Mr Kalima said that he directed him to return to his village in Chefuzwe via the same route that he used when he went to Zambia and he would take him to the police station as he was too sick a person to be penalised.

Mr Liseli did what he was advised and on the night of 4 January 2009 he arrived at Mr Kalima’s house and the next morning Mr Kalima took him to the Katima Police Station. Before getting to the police station, Mr Liseli is said to have passed at the Red Cross in Katima and explained his situation there and how he went to Botswana.

He was told that they could not solve his problem and that it was better to report himself to the police.

At the Police Station, Mr Liseli is said to have explained where and when he was born, how he left Namibia for Botswana and how he travelled to Zambia.

The NSHR statement says that he told Police that he was born in 1957 in July, and that he first travelled to Botswana where he escaped and returned to the Caprivi Region briefly before travelled to Zambia.
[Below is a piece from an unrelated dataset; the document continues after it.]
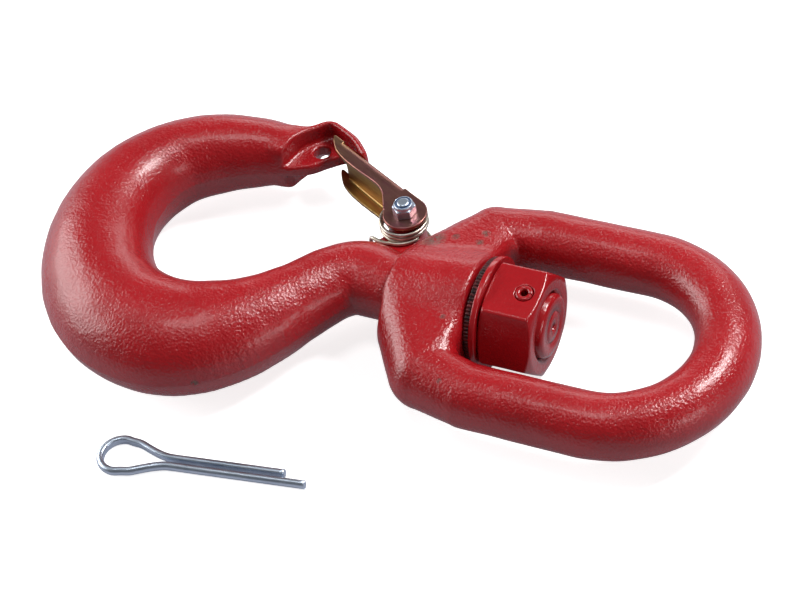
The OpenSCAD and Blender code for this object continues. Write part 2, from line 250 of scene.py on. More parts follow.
# ---------------------------------------------------------------- meshes
def new_object(name, points, faces):
    """A smooth-shaded object from points in millimetres and faces."""
    mesh = bpy.data.meshes.new(name)
    mesh.from_pydata((np.asarray(points, float) * MM).tolist(), [], [list(map(int, f)) for f in faces])
    mesh.validate()
    mesh.polygons.foreach_set("use_smooth", [True] * len(mesh.polygons))
    mesh.update()
    obj = bpy.data.objects.new(name, mesh)
    bpy.context.scene.collection.objects.link(obj)
    return obj


def surface_object(name, field, low, high, step, place=None):
    """A mesh of the surface where field(x, y, z) is zero, on a grid of the given step, moved to its place."""
    low = np.array(low, float) - 2 * step
    axes = [np.arange(a, b + 2.5 * step, step) for a, b in zip(low, high)]
    grid = np.meshgrid(*axes, indexing="ij", sparse=True)
    value = np.array(np.broadcast_to(field(*grid), [len(a) for a in axes]))
    inside = value < 0
    corner = np.array([(i, j, k) for i in (0, 1) for j in (0, 1) for k in (0, 1)])
    spans = [tuple(slice(c, n - 1 + c) for c, n in zip(offset, value.shape)) for offset in corner]
    count = sum(inside[s].astype(np.int8) for s in spans)
    active = (count > 0) & (count < 8)
    index = np.full(active.shape, -1)
    index[active] = np.arange(active.sum())
    cell = np.argwhere(active)
    at = np.stack([value[tuple((cell + c).T)] for c in corner], 1)
    total, hits = np.zeros((len(cell), 3)), np.zeros(len(cell))
    for a in range(8):
        for b in range(a + 1, 8):
            if np.abs(corner[a] - corner[b]).sum() == 1:
                cross = (at[:, a] < 0) != (at[:, b] < 0)
                t = np.where(cross, at[:, a] / np.where(cross, at[:, a] - at[:, b], 1), 0)
                total += cross[:, None] * (corner[a] + t[:, None] * (corner[b] - corner[a]))
                hits += cross
    points = (cell + total / hits[:, None]) * step + low
    points = settle(points, field, step)
    faces = []
    for axis in range(3):
        u, v = (axis + 1) % 3, (axis + 2) % 3
        near, far = [slice(None)] * 3, [slice(None)] * 3
        near[axis], far[axis] = slice(0, -1), slice(1, None)
        change = inside[tuple(near)] != inside[tuple(far)]
        e = np.argwhere(change)
        e = e[(e[:, u] > 0) & (e[:, v] > 0) & (e[:, u] < index.shape[u]) & (e[:, v] < index.shape[v])]
        du, dv = np.eye(3, dtype=int)[u], np.eye(3, dtype=int)[v]
        quad = np.stack([index[tuple(q.T)] for q in (e, e - du, e - du - dv, e - dv)], 1)
        flip = ~inside[tuple(e.T)]
        quad[flip] = quad[flip][:, ::-1]
        faces.append(quad)
    return new_object(name, placed(points, place), np.concatenate(faces))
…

He said the reason why he fled Botswana was because police there had said that they had found his name on the list of 92-people who were accused of having fired shots on 2 August 1999, when some Caprivians tried to secede the Region from the rest of Namibia.

Mr Liseli is said to have told the police that he escaped to Botswana in 1999 and lived there up to 2001 when he ran away to Zambia and he lived in Zambia till 4 January 2009 when he returned to his village.

Mr Liseli’s relatives say he was arrested on 6 January 2009 and made his appearance in the Katima Mulilo Magistrate Court on January 9. Although his case was transferred to Windhoek where he was to appear in court on 2 February 2009, it turned out that he was not transferred to Windhoek and so he ended up making another appearance on February 4 and March 4, 2009

His case was postponed to 29 April 2009 by Magistrate Rachel Sakala of Katima Mulilo District Court for further investigations.